Per spiegare cosa è successo all’America forse bisogna anche capire perché dalla controcultura degli anni Settanta, siamo arrivati a Trump e all’attacco dell’aborto.
«Anche nel periodo in cui la visione radicale e la controcultura erano fiorenti, come nella Parigi del ’68, negli Stati Uniti c’è sempre stata una enorme parte della popolazione che vive nella la paura, un vero e proprio terrore, verso il cambiamento. E questo terrore non è mai cambiato, ed è stato coltivato per decenni. È iniziato dalla manipolazione intelligente e pericolosa di Richard Nixon e da allora si è mosso lungo una linea diritta e ininterrotta fino a un punto in cui adesso abbiamo due culture e due realtà. E questa è una storia anche di manipolazioni dei media, ma credo che in Italia, avendo avuto Berlusconi, siete ben consapevoli. Noi abbiamo avuto il gruppo Murdoch, che ha creato una fabbrica di realtà alternativa».
Si torna alla narrazione.
«Sì. Anche in questo senso la società americana, come dicevo prima, si fonda sulla narrazione, sulla fiction e su una narrativa. E questa narrativa alternativa è diventata dominante e per la gente che ascolta la loro, quella è diventata la realtà e questa parte della popolazione è tenuta in uno stato di paura e di rabbia».
Viene prima la narrazione o la realtà?
«Si interfacciano. Donald Trump è più il prodotto di una catastrofe che il creatore di questa catastrofe. Bisogna tornare a Nixon, per capirlo. Prendiamo il caso dell’aborto. La narrazione è diventata realtà ed è una realtà da incubo.

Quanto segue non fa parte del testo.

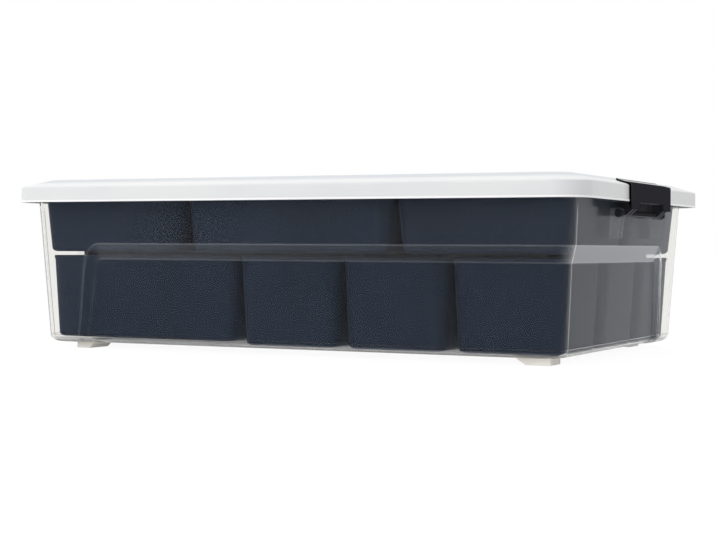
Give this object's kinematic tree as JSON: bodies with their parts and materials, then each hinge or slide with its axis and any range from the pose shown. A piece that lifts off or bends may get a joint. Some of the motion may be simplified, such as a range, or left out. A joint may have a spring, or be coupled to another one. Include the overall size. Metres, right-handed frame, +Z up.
{
  "type": "storage box",
  "caption": "Low clear storage box with a frosted lift-off lid, swing latches on its ends and two layers of loose organiser bins.",
  "frame": {"origin": "on the floor, under the centre of the box", "axes": "+X along the length towards one latch, +Y to the back, +Z up"},
  "size_m": [0.6052, 0.4, 0.1684],
  "materials": {
    "tub_clear": "clear, slightly milky polypropylene",
    "lid_frosted": "frosted translucent white",
    "bin_navy": "satin dark navy",
    "latch_black": "satin black"
  },
  "bodies": {
    "tub": {"tub": "tub_clear"},
    "lid": {"lid": "lid_frosted"},
    "latch_right": {"latch_right": "latch_black"},
    "latch_left": {"latch_left": "latch_black"},
    "bin_lower_double_a": {"bin_lower_double_a": "bin_navy"},
    "bin_lower_single_a1": {"bin_lower_single_a1": "bin_navy"},
    "bin_lower_single_a2": {"bin_lower_single_a2": "bin_navy"},
    "bin_lower_single_a3": {"bin_lower_single_a3": "bin_navy"},
    "bin_lower_double_b": {"bin_lower_double_b": "bin_navy"},
    "bin_lower_single_b1": {"bin_lower_single_b1": "bin_navy"},
    "bin_lower_single_b2": {"bin_lower_single_b2": "bin_navy"},
    "bin_lower_single_b3": {"bin_lower_single_b3": "bin_navy"},
    "bin_lower_double_c": {"bin_lower_double_c": "bin_navy"},
    "bin_lower_single_c1": {"bin_lower_single_c1": "bin_navy"},
    "bin_lower_single_c2": {"bin_lower_single_c2": "bin_navy"},
    "bin_lower_single_c3": {"bin_lower_single_c3": "bin_navy"},
    "bin_upper_middle_a": {"bin_upper_middle_a": "bin_navy"},
    "bin_upper_end_a1": {"bin_upper_end_a1": "bin_navy"},
    "bin_upper_end_a2": {"bin_upper_end_a2": "bin_navy"},
    "bin_upper_middle_b": {"bin_upper_middle_b": "bin_navy"},
    "bin_upper_end_b1": {"bin_upper_end_b1": "bin_navy"},
    "bin_upper_end_b2": {"bin_upper_end_b2": "bin_navy"}
  },
  "joints": [
    {"name": "latch_right_swing", "type": "hinge", "parent": "tub", "child": "latch_right", "pos_m": [0.2913, 0, 0.135], "axis": [0, 1, 0], "range_deg": [0, 110]},
    {"name": "latch_left_swing", "type": "hinge", "parent": "tub", "child": "latch_left", "pos_m": [-0.2913, 0, 0.135], "axis": [0, -1, 0], "range_deg": [0, 110]},
    {"name": "lid_lift", "type": "slide", "parent": "tub", "child": "lid", "axis": [0, 0, 1], "range_m": [0, 0.4]},
    {"name": "bin_lower_double_a_lift", "type": "slide", "parent": "tub", "child": "bin_lower_double_a", "axis": [0, 0, 1], "range_m": [0, 0.16]},
    {"name": "bin_lower_single_a1_lift", "type": "slide", "parent": "tub", "child": "bin_lower_single_a1", "axis": [0, 0, 1], "range_m": [0, 0.16]},
    {"name": "bin_lower_single_a2_lift", "type": "slide", "parent": "tub", "child": "bin_lower_single_a2", "axis": [0, 0, 1], "range_m": [0, 0.16]},
    {"name": "bin_lower_single_a3_lift", "type": "slide", "parent": "tub", "child": "bin_lower_single_a3", "axis": [0, 0, 1], "range_m": [0, 0.16]},
    {"name": "bin_lower_double_b_lift", "type": "slide", "parent": "tub", "child": "bin_lower_double_b", "axis": [0, 0, 1], "range_m": [0, 0.16]},
    {"name": "bin_lower_single_b1_lift", "type": "slide", "parent": "tub", "child": "bin_lower_single_b1", "axis": [0, 0, 1], "range_m": [0, 0.16]},
    {"name": "bin_lower_single_b2_lift", "type": "slide", "parent": "tub", "child": "bin_lower_single_b2", "axis": [0, 0, 1], "range_m": [0, 0.16]},
    {"name": "bin_lower_single_b3_lift", "type": "slide", "parent": "tub", "child": "bin_lower_single_b3", "axis": [0, 0, 1], "range_m": [0, 0.16]},
    {"name": "bin_lower_double_c_lift", "type": "slide", "parent": "tub", "child": "bin_lower_double_c", "axis": [0, 0, 1], "range_m": [0, 0.16]},
    {"name": "bin_lower_single_c1_lift", "type": "slide", "parent": "tub", "child": "bin_lower_single_c1", "axis": [0, 0, 1], "range_m": [0, 0.16]},
    {"name": "bin_lower_single_c2_lift", "type": "slide", "parent": "tub", "child": "bin_lower_single_c2", "axis": [0, 0, 1], "range_m": [0, 0.16]},
    {"name": "bin_lower_single_c3_lift", "type": "slide", "parent": "tub", "child": "bin_lower_single_c3", "axis": [0, 0, 1], "range_m": [0, 0.16]},
    {"name": "bin_upper_middle_a_lift", "type": "slide", "parent": "tub", "child": "bin_upper_middle_a", "axis": [0, 0, 1], "range_m": [0, 0.26]},
    {"name": "bin_upper_end_a1_lift", "type": "slide", "parent": "tub", "child": "bin_upper_end_a1", "axis": [0, 0, 1], "range_m": [0, 0.26]},
    {"name": "bin_upper_end_a2_lift", "type": "slide", "parent": "tub", "child": "bin_upper_end_a2", "axis": [0, 0, 1], "range_m": [0, 0.26]},
    {"name": "bin_upper_middle_b_lift", "type": "slide", "parent": "tub", "child": "bin_upper_middle_b", "axis": [0, 0, 1], "range_m": [0, 0.26]},
    {"name": "bin_upper_end_b1_lift", "type": "slide", "parent": "tub", "child": "bin_upper_end_b1", "axis": [0, 0, 1], "range_m": [0, 0.26]},
    {"name": "bin_upper_end_b2_lift", "type": "slide", "parent": "tub", "child": "bin_upper_end_b2", "axis": [0, 0, 1], "range_m": [0, 0.26]}
  ],
  "couplings": [
    {"joint": "bin_lower_double_a_lift", "follows": "lid_lift", "ratio": 0.4},
    {"joint": "bin_lower_single_a1_lift", "follows": "lid_lift", "ratio": 0.4},
    {"joint": "bin_lower_single_a2_lift", "follows": "lid_lift", "ratio": 0.4},
    {"joint": "bin_lower_single_a3_lift", "follows": "lid_lift", "ratio": 0.4},
    {"joint": "bin_lower_double_b_lift", "follows": "lid_lift", "ratio": 0.4},
    {"joint": "bin_lower_single_b1_lift", "follows": "lid_lift", "ratio": 0.4},
    {"joint": "bin_lower_single_b2_lift", "follows": "lid_lift", "ratio": 0.4},
    {"joint": "bin_lower_single_b3_lift", "follows": "lid_lift", "ratio": 0.4},
    {"joint": "bin_lower_double_c_lift", "follows": "lid_lift", "ratio": 0.4},
    {"joint": "bin_lower_single_c1_lift", "follows": "lid_lift", "ratio": 0.4},
    {"joint": "bin_lower_single_c2_lift", "follows": "lid_lift", "ratio": 0.4},
    {"joint": "bin_lower_single_c3_lift", "follows": "lid_lift", "ratio": 0.4},
    {"joint": "bin_upper_middle_a_lift", "follows": "lid_lift", "ratio": 0.65},
    {"joint": "bin_upper_end_a1_lift", "follows": "lid_lift", "ratio": 0.65},
    {"joint": "bin_upper_end_a2_lift", "follows": "lid_lift", "ratio": 0.65},
    {"joint": "bin_upper_middle_b_lift", "follows": "lid_lift", "ratio": 0.65},
    {"joint": "bin_upper_end_b1_lift", "follows": "lid_lift", "ratio": 0.65},
    {"joint": "bin_upper_end_b2_lift", "follows": "lid_lift", "ratio": 0.65}
  ]
}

Nel suo ultimo libro pubblicato in Italia, L’Arresto, lei descrive un mondo in cui la modernità è messa in pausa. La tecnologia non funziona più, tutto si ferma. Anche i miliardari della Silicon Valley hanno creato una propria narrativa. Internet agli inizi era sinonimo di libertà, ora è diventato qualcosa di diverso. Cosa di preciso?
«In questa domanda c’è la risposta di quello che io sospetto sia il desiderio di controllare la società, il desiderio di vedere qualcuno che si proclama l’imperatore della tecnologia. Ogni invenzione tecnologica è neutra e ciò che conta sono gli operatori interni, e noi siamo questi operatori interni, volontari o involontari, che creano questo sistema malsano e incoerente e lo amplificano. In alcuni casi i risultati sono fantastici, in altri distruttivi, ma il vero vincitore è il sistema stesso».
La soluzione è tornare a un mondo bucolico e coltivare la terra?
«La soluzione pastorale è alla portata di poche persone privilegiate. È un’idea allegorica, una metafora. Ma per me è interessante pensare in termini di comunità locali, nel senso più antico del credo anarchico, alle sue radici, di comunità di persone».
Lei ha detto di aver letto due volte l’intera opera di Philip K. Dick e di aver visto Blade Runner 14 volte. Perché la letteratura sta diventando sempre più post-apocalittica?
«La fantascienza era uno strumento molto esotico, quando ero un ragazzo: serviva a guardare la realtà oltre il proprio orizzonte e a pensare alle proprie ansie nate dalla Grande guerra. Oggi quelle fantasie sono diventate luoghi comuni. Ogni teenager americano è cresciuto leggendo storie distopiche e le dà per scontate. Ma le trova anche piuttosto noiose, perché viviamo già in una distopia».